Gosh, this is it...I thought to myself. About a month earlier I had started on a low dose of testosterone and hadn’t really felt anything yet. I started to wonder, is this it? Is the T is finding its way into my system? I didn’t think this would be the first thing to appear...or disappear for that matter. It felt like my emotional barometer had re-calibrated.
Is this how men do it? I questioned as the once overwhelming feelings passed with minimal theatrics. Is this why cis men have always claimed to be less emotional and more able to make clear rational decisions? There was a remarkable sense of control where the great lump in my throat used to be. You bastards... this explains a lot of very questionable behaviour seemingly done with such a straight face. It’s like testosterone applies some sort of emotional filter. This is both convenient and scary.
Where is it going? Am I repressing these feelings again now? I worry, but it's not like I'm fighting to hold things in. I’m inviting things to be processed, it’s just feelings are presenting differently now.
My biggest concern is that my emotions will come out in a more aggressive way. Like my first reaction to hurt won’t be to feel sad, it will be anger. That it will feel out of my control, just how I'm programmed. This is how I've seen men justify when they don’t want to be responsible for their behaviour. Is this really the case, or have they just been socialised that way?
The problem with this medication is nothing is clean cut. You don’t just wake up one day in a new body like they do in those Hollywood movies where cis women's brains get swapped into cis men's bodies. All these experiences are coming at a time when we live in an unprecedented world. Changes happening in my body are just as unusual as those happening around me.

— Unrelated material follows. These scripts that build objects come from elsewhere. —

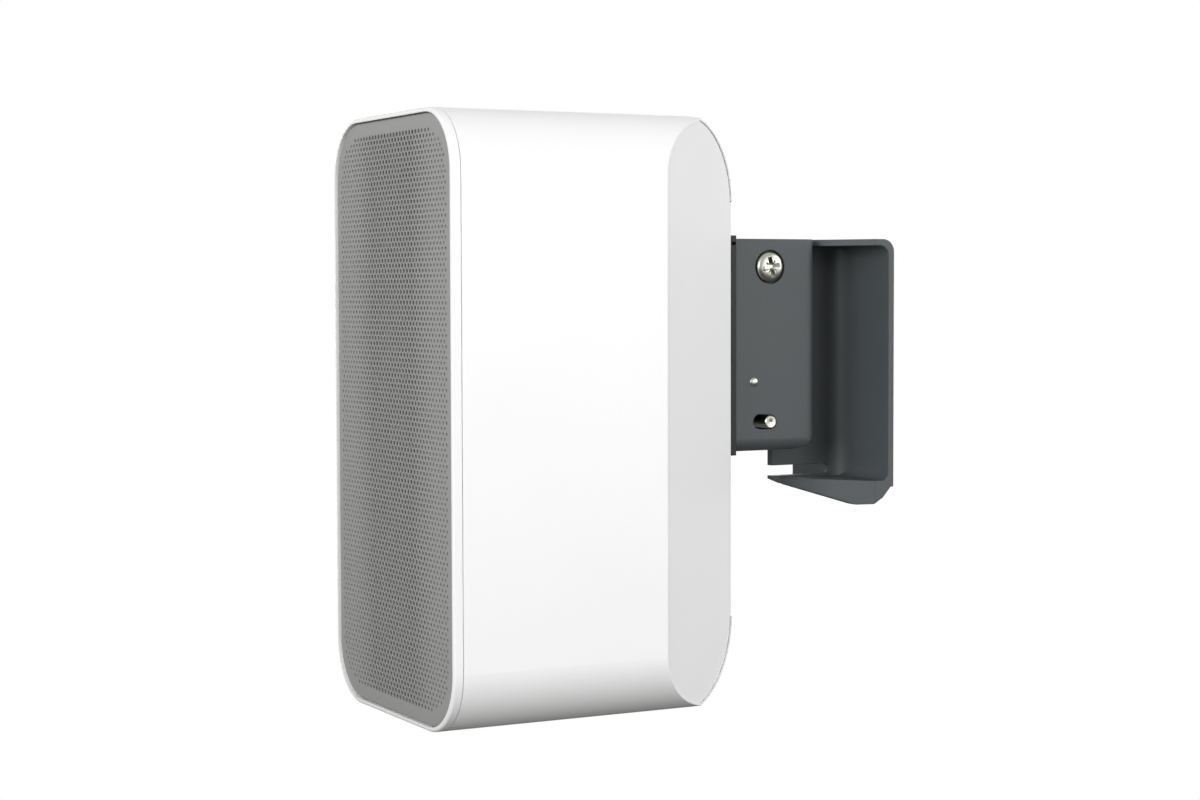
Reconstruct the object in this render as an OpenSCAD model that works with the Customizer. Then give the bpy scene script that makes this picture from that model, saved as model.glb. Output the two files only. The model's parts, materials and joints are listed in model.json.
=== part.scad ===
// Upright loudspeaker on a tilting wall bracket.
// Origin on the wall face, level with the middle of the loudspeaker. +Y points into the wall.

/* [Cabinet] */
// Width of the cabinet
body_w = 134; // [120:1:160]
// Height of the cabinet
body_h = 268; // [255:1:300]
// Depth of the cabinet from grille to back
body_d = 160; // [150:1:180]
// Radius of the four corners seen from the front
corner_r = 28; // [20:1:34]
// Radius of the top and bottom rear edges seen from the side
rear_r = 38; // [30:1:42]
// Depth of the straight side before the slanted rear faces
side_d = 103; // [95:1:108]
// Width of the flat strip at the back
strip_w = 54; // [52:1:60]
// Wall of the sleeve
sleeve_t = 2; // [1.6:0.1:2]
// Rim of the sleeve that shows round the rear cover
rim_t = 1; // [0.8:0.1:1.4]
// Wall of the rear cover
cover_t = 2.8; // [2.4:0.1:3.5]
// How far the rear cover sits below the rim
cover_set = 0.5; // [0.3:0.1:0.8]

/* [Front] */
// Depth of the white front ring
bezel_d = 4.5; // [4:0.1:6]
// Width of the lip round the grille
lip_w = 2; // [1.6:0.1:3]
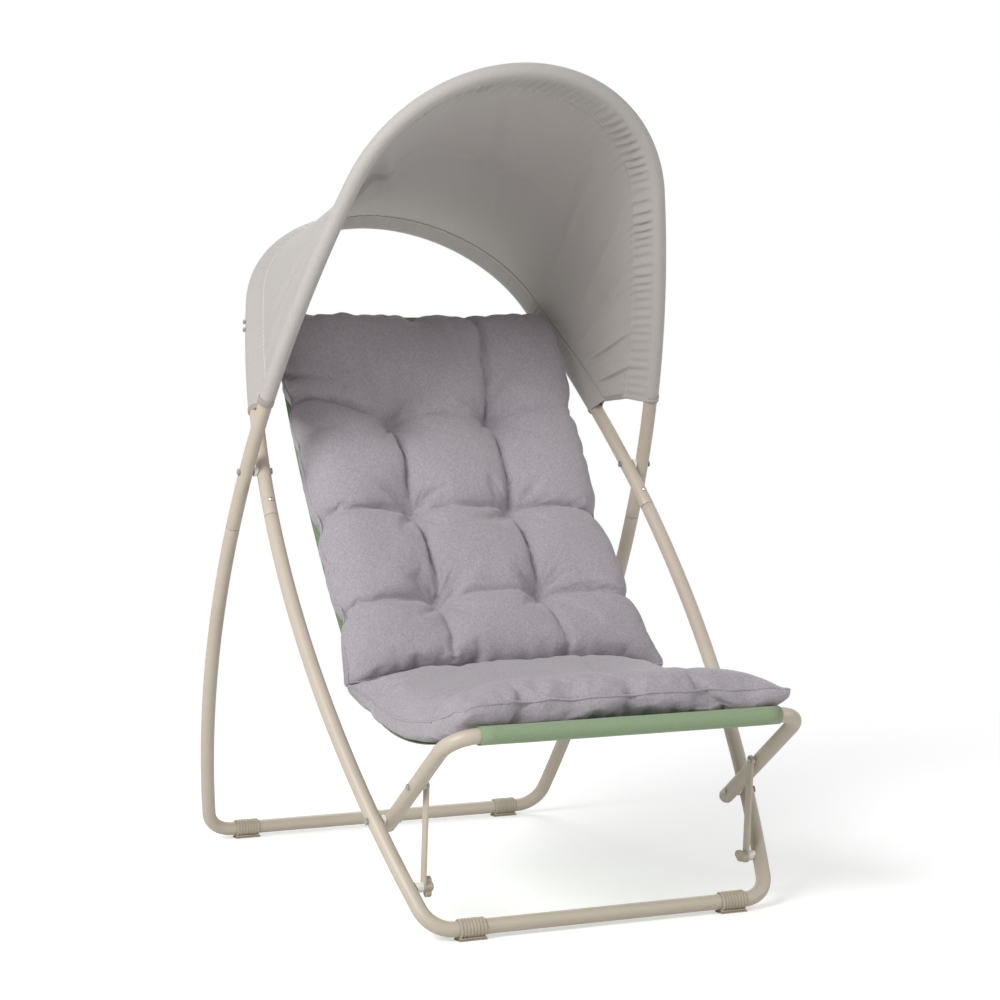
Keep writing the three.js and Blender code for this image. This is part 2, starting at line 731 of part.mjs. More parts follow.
function knobSolid() {
  const depth = KNOB_THICKNESS - 2 * KNOB_BEVEL;
  const wings = new THREE.ExtrudeGeometry(knobShape(), {
    depth,
    bevelThickness: KNOB_BEVEL,
    bevelSize: KNOB_BEVEL,
    bevelOffset: -KNOB_BEVEL,
    bevelSegments: 1,
    curveSegments: 4,
  }).applyMatrix4(SIDE_VIEW).translate(KNOB_BEVEL, 0, 0);
  const hub = turnedAlongX([
    [0, 0],
    [0, KNOB_HUB_RADIUS],
    [KNOB_THICKNESS, KNOB_HUB_RADIUS],
    [KNOB_THICKNESS + KNOB_HUB_RISE, KNOB_HUB_RADIUS * 0.75],
    [KNOB_THICKNESS + KNOB_HUB_RISE, 0],
  ]);
  const socket = turnedAlongX([
    [-CUT_OVERRUN, 0],
    [-CUT_OVERRUN, STUD_HEX_RADIUS + FIT_GAP],
    [STUD_SINK / 2 + FIT_GAP, STUD_HEX_RADIUS + FIT_GAP],
    [STUD_SINK / 2 + FIT_GAP, STUD_RADIUS + FIT_GAP],
    [STUD_SINK + FIT_GAP, STUD_RADIUS + FIT_GAP],
    [STUD_SINK + FIT_GAP, 0],
  ], ROUND_SIDES);
  return cut(join(wings, hub), socket);
}

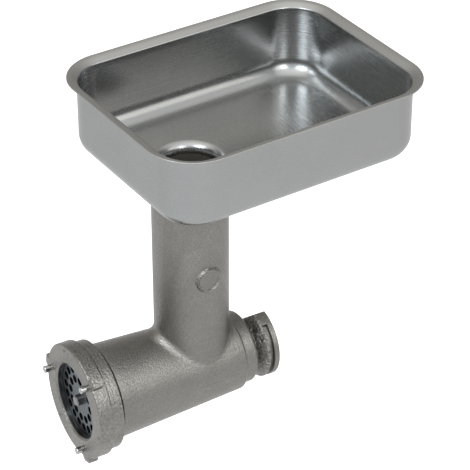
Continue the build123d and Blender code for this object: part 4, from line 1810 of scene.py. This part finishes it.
@dataclass
class Studio:
    """Camera, lamps, pale floor and surroundings."""

    azimuth: float = 60.024
    elevation: float = 33.2
    distance: float = 1.8348
    across: float = 0.036876
    up: float = 0.10836
    lens: float = 163.74
    target: Tuple[float, float, float] = (0.0, -0.069, 0.0)
    floor_z: float = -0.30
    floor_size: float = 12.0
    paper: float = 0.69
    eye_glow: float = 0.74
    mirror_glow: float = 0.08

    def camera(self) -> None:
        """Camera at the view's angle, shifted across and up from the foot of the neck."""
        data = bpy.data.cameras.new("camera")
        data.lens = self.lens
        data.sensor_width = 36.0
        data.clip_end = 50.0
        axes = facing(self.azimuth, self.elevation)
        spot = np.array(self.target) + axes @ np.array([self.across, self.up, self.distance])
        bpy.context.scene.camera = stand("camera", data, axes, spot)

    def floor(self) -> None:
        """Pale floor that is white to the eye and in reflections, and keeps the shadow."""
        mesh = bpy.data.meshes.new("floor")
        size, z = self.floor_size, self.floor_z
        corners = [(-size, -size, z), (size, -size, z), (size, size, z), (-size, size, z)]
        mesh.from_pydata(corners, [], [(0, 1, 2, 3)])
        floor = bpy.data.objects.new("floor", mesh)
        bpy.context.scene.collection.objects.link(floor)
        material, w = new_material("floor_paper")
        paper = w.node("ShaderNodeBsdfDiffuse", {"Color": (self.paper,) * 3 + (1.0,)})
        path = w.node("ShaderNodeLightPath").outputs
        mirrored = w.maths("MAXIMUM", path["Is Glossy Ray"], path["Is Transmission Ray"])
        seen = w.maths("MULTIPLY", path["Is Camera Ray"], self.eye_glow)
        strength = w.maths("MAXIMUM", seen, w.maths("MULTIPLY", mirrored, self.mirror_glow))
        glow = w.node("ShaderNodeEmission", {"Color": WHITE, "Strength": strength})
        both = w.node("ShaderNodeAddShader", {0: paper.outputs[0], 1: glow.outputs[0]})
        w.node("ShaderNodeOutputMaterial", {"Surface": both.outputs[0]})
        mesh.materials.append(material)

    def surroundings(self) -> None:
        """World: white to the eye, and in reflections a grey studio.

        It is bright near the horizon and at the ceiling, grey between them, and lighter
        towards the front right.
        """
        world = bpy.data.worlds.new("studio")
        bpy.context.scene.world = world
        world.use_nodes = True
        world.node_tree.nodes.clear()
        w = Wiring(world.node_tree)
        x, y, z = w.parts(w.node("ShaderNodeTexCoord").outputs["Generated"])
        horizon, ceiling = w.remap(z, 0.10, 0.26, 0.92, 0.2), w.remap(z, 0.58, 0.86, 0.0, 1.0)
        side = w.maths("MULTIPLY_ADD", x, 0.7, w.maths("MULTIPLY", y, -0.7))
        above = w.remap(z, 0.1, 0.3, 0.0, 1.0)
        front = w.maths("MULTIPLY", w.remap(side, -0.3, 0.5, 0.0, 0.75), above)
        level = w.maths("ADD", w.maths("ADD", horizon, ceiling), front)
        tint = w.mix(w.remap(x, -0.6, 0.6, 0.0, 1.0), (1.02, 1.0, 0.96, 1.0), (0.98, 1.0, 1.02, 1.0))
        studio = w.mix(1.0, tint, level, "MULTIPLY")
        colour = w.mix(w.node("ShaderNodeLightPath").outputs["Is Camera Ray"], studio, WHITE)
        background = w.node("ShaderNodeBackground", {"Color": colour, "Strength": 1.0})
        w.node("ShaderNodeOutputWorld", {"Surface": background.outputs[0]})

    def build(self) -> None:
        """Set up the whole studio."""
        self.camera()
        self.floor()
        self.surroundings()
        for lamp in LAMPS:
            lamp.build()
        bpy.context.scene.view_settings.view_transform = "Standard"


def main() -> None:
    """Build every piece around the frame."""
    logging.basicConfig(level=logging.INFO, format="%(message)s")
    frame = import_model()
    effects = Effects()
    Casting().build(effects)
    RingNut().build(effects)
    FeedTray().build(effects)
    InnerParts().build(frame["nodes"], effects)
    Studio().build()


if __name__ == "__main__":
    main()
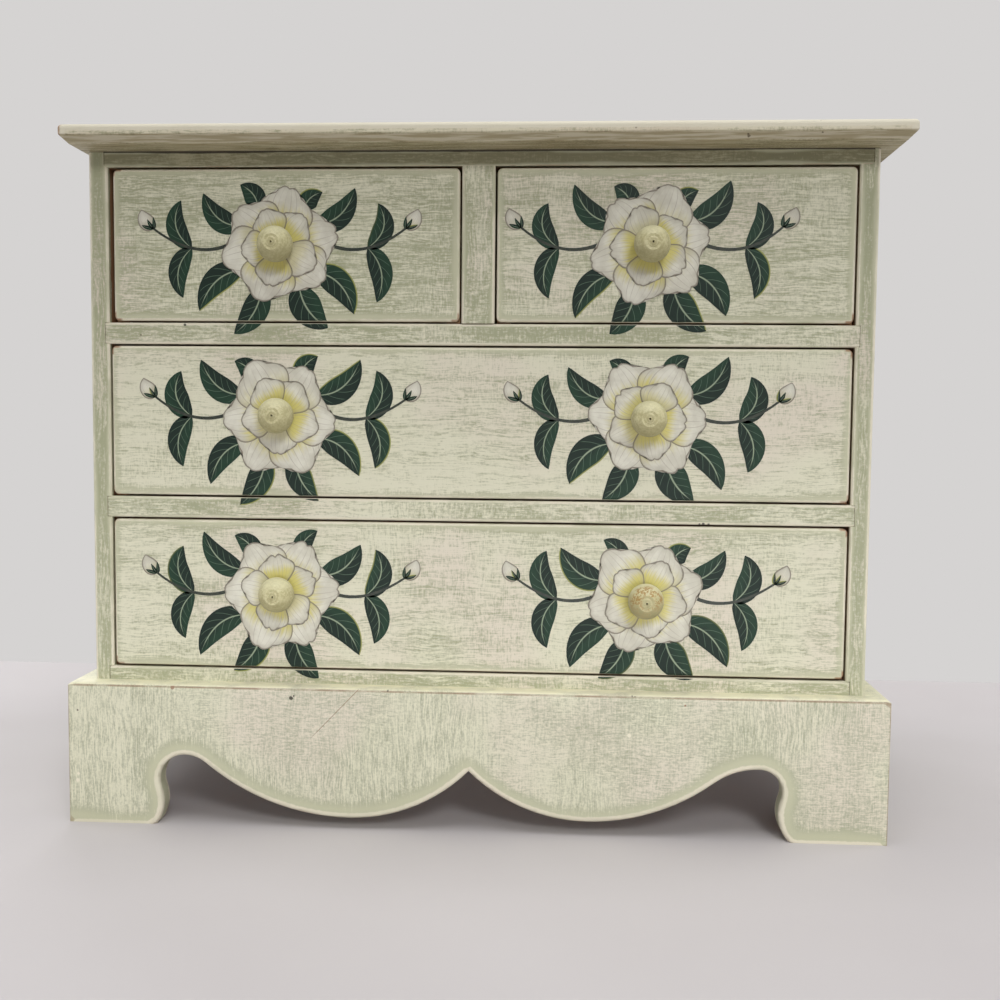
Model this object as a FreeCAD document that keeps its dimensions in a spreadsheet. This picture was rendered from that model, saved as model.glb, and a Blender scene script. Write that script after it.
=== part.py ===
# Painted jewellery chest: two small drawers over two full-width drawers, in a carcass of thin boards
# under a moulded top, standing on a bracket plinth with a hand-cut scalloped front.
# Millimetres, +X to the viewer's right, the drawers face -Y, +Z up, floor at Z = 0.
import FreeCAD, Part
import math
import os
import Sketcher

document = FreeCAD.newDocument("JewelleryChest")

# Driving dimensions
dimensions = {
    "case_width": 350,
    "case_depth": 190,
    "side_thickness": 8.5,
    "shelf_thickness": 9.5,
    "housing_depth": 2,
    "row_height": 69.2,
    "partition_thickness": 14.7,
    "partition_shift": 1,
    "floor_reveal": 6.2,
    "edge_arris": 0.6,
    "top_rail_height": 6.9,
    "top_rail_depth": 22,
    "rail_lap_left": 1.6,
    "rail_lap_right": 6,
    "rail_corner_round": 1.4,
    "back_thickness": 4,
    "back_rebate": 4,
    "top_thickness": 8,
    "top_front_overhang": 17.7,
    "top_side_overhang": 8.4,
    "top_shift": 2.4,
    "top_bevel": 3.4,
    "top_round": 2,
    "nose_round": 1.5,
    "plinth_height": 64.6,
    "plinth_thickness": 9.3,
    "plinth_lap": 25,
    "plinth_arris": 1,
    "cusp_rise": 28.2,
    "cusp_shift": -1,
    "arch_rise": 32.3,
    "left_trough": 54.3,
    "left_trough_rise": 5.2,
    "left_slope_share": 0.87,
    "left_shoulder_round": 11.7,
    "left_foot": 141.5,
    "right_trough": 53,
    "right_trough_rise": 6.6,
    "right_slope_share": 0.74,
    "right_shoulder_round": 10.3,
    "right_foot": 139.5,
    "shoulder_turn": 20,
    "foot_round": 18,
    "side_foot_length": 42,
    "side_arch_rise": 24,
    "side_arch_round": 14,
    "block_width": 18,
    "block_floor_gap": 3,
    "drawer_gap": 0.9,
    "loose_gap": 2.4,
    "run_clearance": 0.3,
    "back_clearance": 1.5,
    "front_thickness": 10,
    "front_lip": 4,
    "front_round": 1.2,
    "drawer_side_thickness": 6,
    "drawer_side_drop": 4,
    "drawer_back_thickness": 6,
    "drawer_floor_thickness": 3,
    "drawer_floor_rise": 4,
    "groove_depth": 3,
    "knob_left": -88.4,
    "knob_right": 77,
    "knob_lift_top": -0.6,
    "knob_lift_middle": 2.6,
    "knob_lift_bottom": 0.9,
    "knob_diameter": 15.8,
    "knob_length": 14.6,
    "knob_belly_place": 7.6,
    "knob_shoulder_inset": 0.9,
    "knob_back_reach": 4,
    "knob_front_reach": 3.7,
    "knob_neck_diameter": 9.4,
    "knob_tip_diameter": 7,
    "screw_diameter": 3,
    "screw_reach": 9,
    "screw_head_diameter": 6.5,
    "screw_head_height": 2,
}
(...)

If only you could test yourself in laboratory conditions. A nice controlled environment where there was a clear line between cause and effect. Then you would know. But life doesn’t happen in a vacuum. Life keeps happening all around you as you make these decisions. There are new stressors and old fears. PMS and pandemics. There hasn’t been a sense of normal for some time now so you are left wondering, is this the T or is it me?